- _The request_
Give back the entire listing verbatim.
***** Recorded data *****
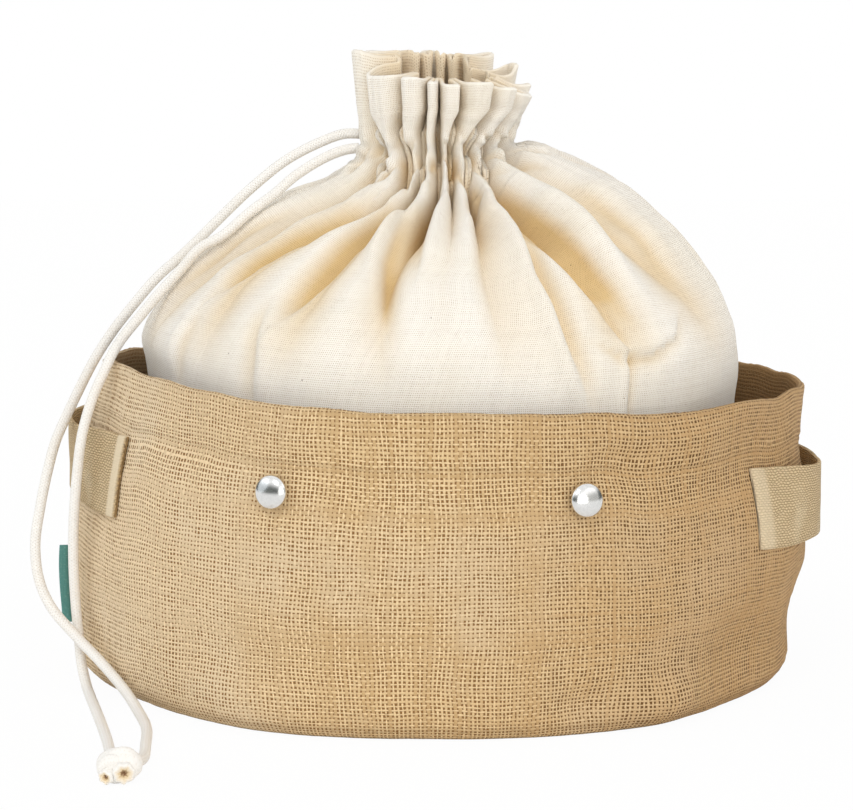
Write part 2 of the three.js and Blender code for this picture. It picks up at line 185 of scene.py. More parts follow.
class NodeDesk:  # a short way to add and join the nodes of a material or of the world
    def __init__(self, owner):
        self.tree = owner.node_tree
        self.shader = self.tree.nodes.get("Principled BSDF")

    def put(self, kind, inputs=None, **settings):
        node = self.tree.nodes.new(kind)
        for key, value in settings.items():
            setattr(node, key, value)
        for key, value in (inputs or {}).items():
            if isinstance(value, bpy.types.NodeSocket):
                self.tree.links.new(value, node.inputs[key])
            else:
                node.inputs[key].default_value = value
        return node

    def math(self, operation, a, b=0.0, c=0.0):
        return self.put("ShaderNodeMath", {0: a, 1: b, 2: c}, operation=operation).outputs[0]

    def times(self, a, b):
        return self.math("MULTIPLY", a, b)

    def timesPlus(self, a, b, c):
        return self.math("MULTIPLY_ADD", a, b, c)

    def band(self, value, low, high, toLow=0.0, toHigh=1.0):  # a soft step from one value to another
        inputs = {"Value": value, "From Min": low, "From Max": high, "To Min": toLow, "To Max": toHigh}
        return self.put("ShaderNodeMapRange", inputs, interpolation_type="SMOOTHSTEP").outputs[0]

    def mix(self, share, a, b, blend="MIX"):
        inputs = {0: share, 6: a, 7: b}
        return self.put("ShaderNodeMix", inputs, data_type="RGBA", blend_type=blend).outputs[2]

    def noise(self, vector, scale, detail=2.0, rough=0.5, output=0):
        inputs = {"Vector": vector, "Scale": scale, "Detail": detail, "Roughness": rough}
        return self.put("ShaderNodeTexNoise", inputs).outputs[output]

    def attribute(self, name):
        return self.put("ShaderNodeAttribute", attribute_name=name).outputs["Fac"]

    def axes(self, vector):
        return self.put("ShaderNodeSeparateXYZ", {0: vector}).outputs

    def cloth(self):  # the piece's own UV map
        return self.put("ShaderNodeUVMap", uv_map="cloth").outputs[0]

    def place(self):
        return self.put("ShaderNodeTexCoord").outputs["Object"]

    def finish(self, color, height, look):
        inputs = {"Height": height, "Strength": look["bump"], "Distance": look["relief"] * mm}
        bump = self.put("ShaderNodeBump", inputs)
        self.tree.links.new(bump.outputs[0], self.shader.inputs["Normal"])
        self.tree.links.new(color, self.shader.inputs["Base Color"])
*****
- _Expected answer_
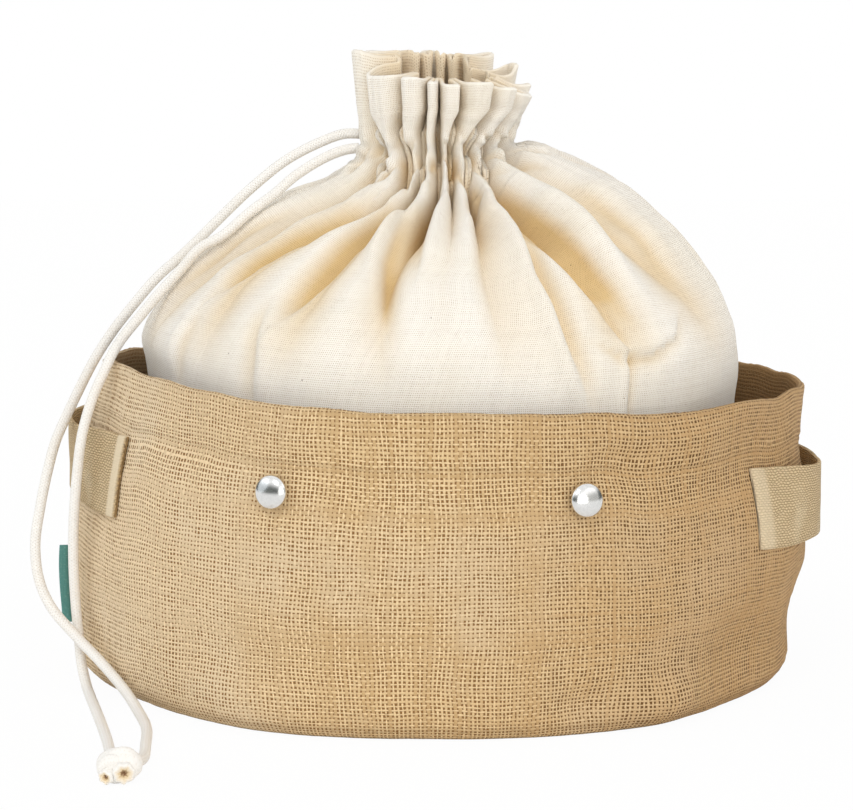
Write part 2 of the three.js and Blender code for this picture. It picks up at line 185 of scene.py. More parts follow.
class NodeDesk:  # a short way to add and join the nodes of a material or of the world
    def __init__(self, owner):
        self.tree = owner.node_tree
        self.shader = self.tree.nodes.get("Principled BSDF")

    def put(self, kind, inputs=None, **settings):
        node = self.tree.nodes.new(kind)
        for key, value in settings.items():
            setattr(node, key, value)
        for key, value in (inputs or {}).items():
            if isinstance(value, bpy.types.NodeSocket):
                self.tree.links.new(value, node.inputs[key])
            else:
                node.inputs[key].default_value = value
        return node

    def math(self, operation, a, b=0.0, c=0.0):
        return self.put("ShaderNodeMath", {0: a, 1: b, 2: c}, operation=operation).outputs[0]

    def times(self, a, b):
        return self.math("MULTIPLY", a, b)

    def timesPlus(self, a, b, c):
        return self.math("MULTIPLY_ADD", a, b, c)

    def band(self, value, low, high, toLow=0.0, toHigh=1.0):  # a soft step from one value to another
        inputs = {"Value": value, "From Min": low, "From Max": high, "To Min": toLow, "To Max": toHigh}
        return self.put("ShaderNodeMapRange", inputs, interpolation_type="SMOOTHSTEP").outputs[0]

    def mix(self, share, a, b, blend="MIX"):
        inputs = {0: share, 6: a, 7: b}
        return self.put("ShaderNodeMix", inputs, data_type="RGBA", blend_type=blend).outputs[2]

    def noise(self, vector, scale, detail=2.0, rough=0.5, output=0):
        inputs = {"Vector": vector, "Scale": scale, "Detail": detail, "Roughness": rough}
        return self.put("ShaderNodeTexNoise", inputs).outputs[output]

    def attribute(self, name):
        return self.put("ShaderNodeAttribute", attribute_name=name).outputs["Fac"]

    def axes(self, vector):
        return self.put("ShaderNodeSeparateXYZ", {0: vector}).outputs

    def cloth(self):  # the piece's own UV map
        return self.put("ShaderNodeUVMap", uv_map="cloth").outputs[0]

    def place(self):
        return self.put("ShaderNodeTexCoord").outputs["Object"]

    def finish(self, color, height, look):
        inputs = {"Height": height, "Strength": look["bump"], "Distance": look["relief"] * mm}
        bump = self.put("ShaderNodeBump", inputs)
        self.tree.links.new(bump.outputs[0], self.shader.inputs["Normal"])
        self.tree.links.new(color, self.shader.inputs["Base Color"])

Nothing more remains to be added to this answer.